OpenAI “internal model” solved 3 more Erdős problems

OpenAI has revealed that an internal, unreleased AI model has successfully solved three combinatorial mathematics problems that had remained open from the collection of famed mathematician Paul Erdős. The achievement was announced by researchers and confirmed by OpenAI's VP of Product, Kevin Weil, who noted the model's performance was "pretty wild." The work is detailed in a new paper titled "Solving Unsolved Problems in Combinatorics with Reinforcement Learning," which outlines a system that autonomously generates formal, machine-verifiable proofs.

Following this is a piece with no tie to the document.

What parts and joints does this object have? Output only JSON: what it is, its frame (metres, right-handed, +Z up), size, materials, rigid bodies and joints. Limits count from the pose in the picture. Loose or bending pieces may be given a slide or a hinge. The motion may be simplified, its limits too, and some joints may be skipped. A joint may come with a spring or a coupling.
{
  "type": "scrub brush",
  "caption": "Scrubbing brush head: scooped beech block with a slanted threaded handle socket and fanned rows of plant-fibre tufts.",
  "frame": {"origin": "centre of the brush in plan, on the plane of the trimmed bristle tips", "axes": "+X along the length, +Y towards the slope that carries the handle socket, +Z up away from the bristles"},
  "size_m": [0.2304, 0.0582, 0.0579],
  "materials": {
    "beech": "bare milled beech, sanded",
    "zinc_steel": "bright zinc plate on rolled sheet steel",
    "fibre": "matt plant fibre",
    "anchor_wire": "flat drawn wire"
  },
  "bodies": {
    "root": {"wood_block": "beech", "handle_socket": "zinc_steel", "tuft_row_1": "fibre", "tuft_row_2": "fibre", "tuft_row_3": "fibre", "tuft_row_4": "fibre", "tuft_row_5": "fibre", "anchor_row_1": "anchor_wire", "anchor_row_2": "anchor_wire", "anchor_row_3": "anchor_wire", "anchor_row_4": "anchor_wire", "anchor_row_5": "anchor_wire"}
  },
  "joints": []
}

The model employs a novel reinforcement learning approach, described as "AlphaProof-style," which combines a language model with a formal theorem prover. It was trained to navigate the complex logical space of combinatorics, specifically targeting problems involving sets and integers. Unlike previous AI systems that might find numerical solutions, this model's output is a complete, step-by-step logical proof that can be verified by existing proof-checking software. This represents a significant leap from pattern recognition to genuine deductive reasoning within a constrained domain.

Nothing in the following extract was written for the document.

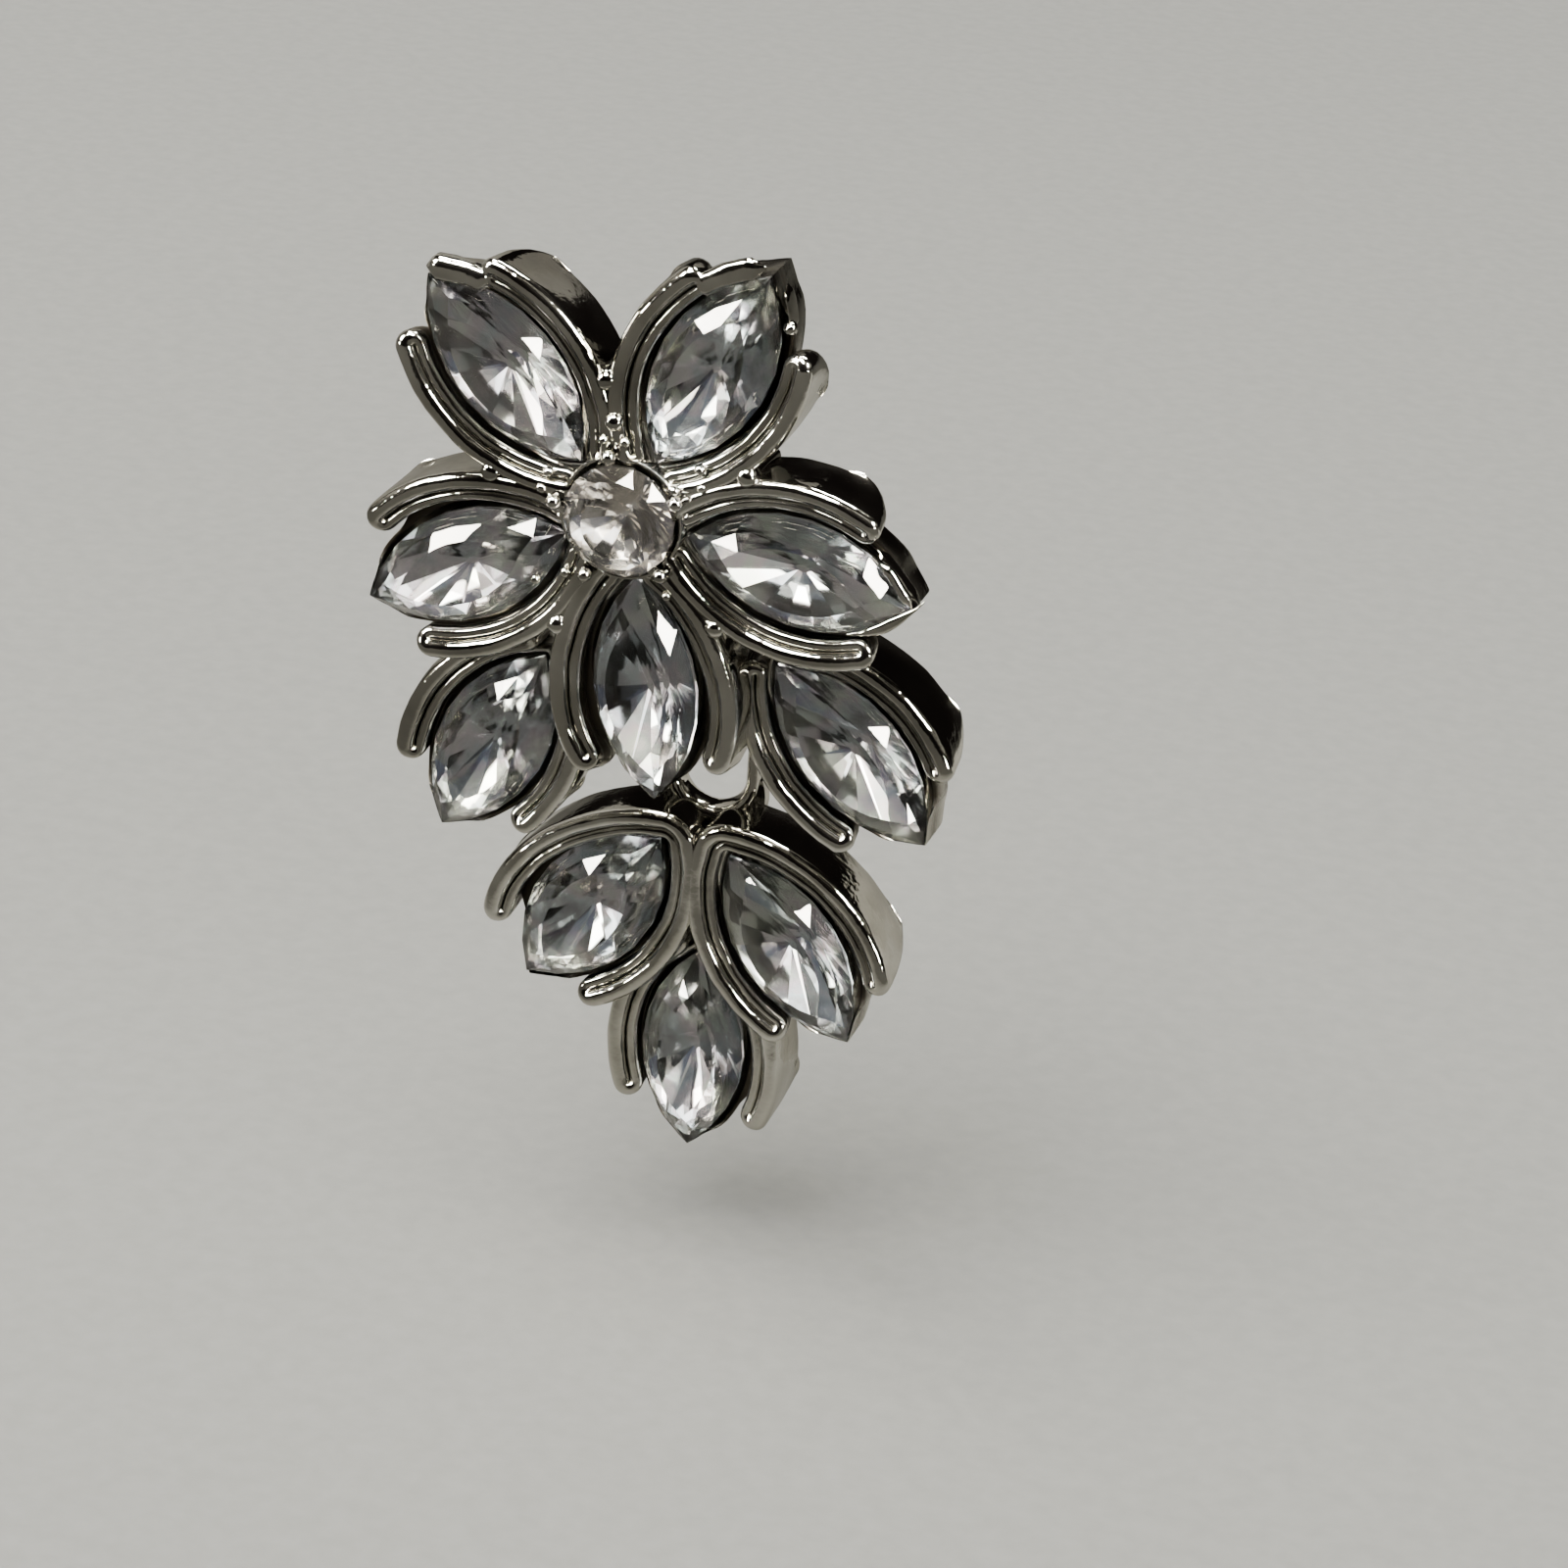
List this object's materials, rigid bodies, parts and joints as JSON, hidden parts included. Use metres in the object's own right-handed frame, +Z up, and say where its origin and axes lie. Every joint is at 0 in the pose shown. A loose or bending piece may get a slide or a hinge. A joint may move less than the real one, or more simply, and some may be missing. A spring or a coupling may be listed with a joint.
{
  "type": "floral dangle earring",
  "caption": "Silver-tone drop earring: a flower of clear navette-cut stones round a brilliant, with a stone-set cluster that swings below it.",
  "frame": {"origin": "middle of the flower's flat back, where the ear post leaves it", "axes": "the face looks along -Y, the ear post runs along +Y, +Z is up and the earring hangs along -Z"},
  "size_m": [0.0264, 0.0153, 0.0455],
  "materials": {
    "plated_metal": "polished silver-tone plate",
    "clear_stone": "polished and foil-backed"
  },
  "bodies": {
    "flower": {"flower_setting": "plated_metal", "ear_post": "plated_metal", "centre_stone": "clear_stone", "petal_stone_1": "clear_stone", "petal_stone_2": "clear_stone", "petal_stone_3": "clear_stone", "petal_stone_4": "clear_stone", "petal_stone_5": "clear_stone", "mid_stone_right": "clear_stone", "mid_stone_left": "clear_stone"},
    "drop": {"drop_setting": "plated_metal", "drop_stone_right": "clear_stone", "drop_stone_left": "clear_stone", "drop_stone_tail": "clear_stone"}
  },
  "joints": [
    {"name": "drop_swing", "type": "hinge", "parent": "flower", "child": "drop", "pos_m": [0.0021, 0.005, -0.01205], "axis": [0, 1, 0], "range_deg": [-25, 25]}
  ]
}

While the specific internal model was not named (it is not GPT-4o or o1), the breakthrough underscores a major strategic push at OpenAI toward developing AI systems capable of deep, reliable reasoning. Automated theorem proving is considered a grand challenge in AI, as it requires planning, abstraction, and rigorous logical deduction—skills foundational to general intelligence. The success in a field as precise and unforgiving as combinatorics suggests the underlying techniques could eventually be applied to software verification, advanced scientific discovery, and more robust AI safety research.